My stbxw has told me several times that should she decide she wants to go through with divorce she still wants us to be friends and all "for our daughter". Should that happen I'll be civil to her and friendly yes, but will I be an actual "friend" of hers? No, just doesn't work out like that.


----------



## 06Daddio08 (Jul 26, 2012)

cooljay said:


> My stbxw has told me several times that should she decide she wants to go through with divorce she still wants us to be friends and all "for our daughter". Should that happen I'll be civil to her and friendly yes, but will I be an actual "friend" of hers? No, just doesn't work out like that.


Friendly but not friends.

I've had actual friends ask me to spot them cash.
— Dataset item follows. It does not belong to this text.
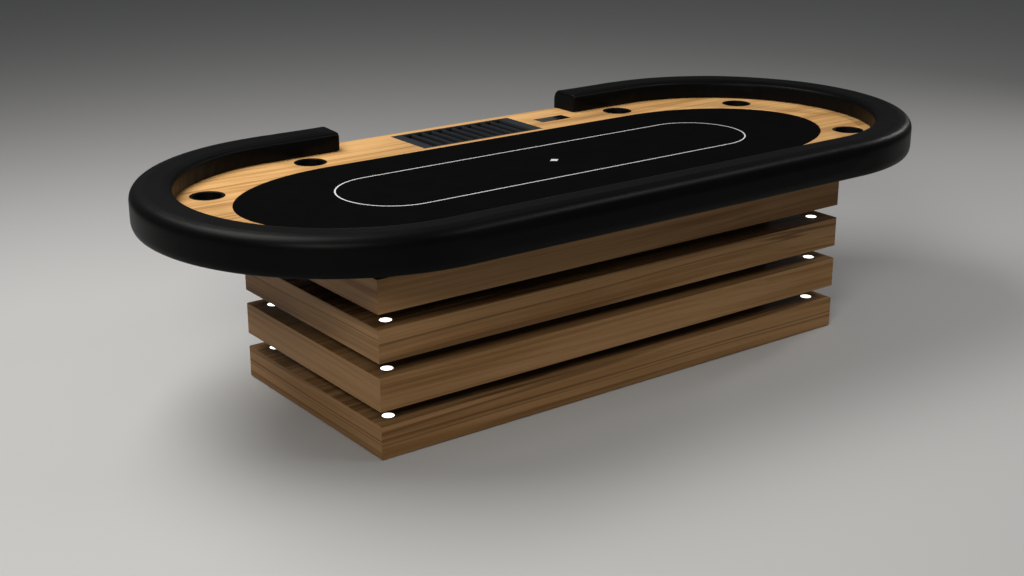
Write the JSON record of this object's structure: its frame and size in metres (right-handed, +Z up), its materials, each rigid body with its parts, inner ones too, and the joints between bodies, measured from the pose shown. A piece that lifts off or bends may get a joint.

When I say no, they aren't p1ssed.

Lol.


----------



## lostinspaces (Oct 22, 2012)

I wish it were possible but I just don't see how. If you are in a situation where only one side wanted the D I think it would be way to hard on the "hurt" party. As much as i'd want it, I just don't see how remaining close to my stbxw would be healthy for me. I think some part of me would always be trying to win her back in that situation.


----------



## NoWhere (Oct 2, 2012)

UpnOver said:


> Friendly but not friends..


I'd have to go with this. My Stbx wants to remain friends, but I somehow doubt I will be hanging out with her and doing the kind of stuff you do with a friend. Of course I was the one dumped and rejected so I'm sure that plays into it.


lostinspaces said:


> I just don't see how remaining close to my stbxw would be healthy for me. I think some part of me would always be trying to win her back in that situation.


Exactly. Even now when I'm around her I'm not being myself and trying to look, act and be something I imagine she wants me to be to win her back, Aka the 180.


----------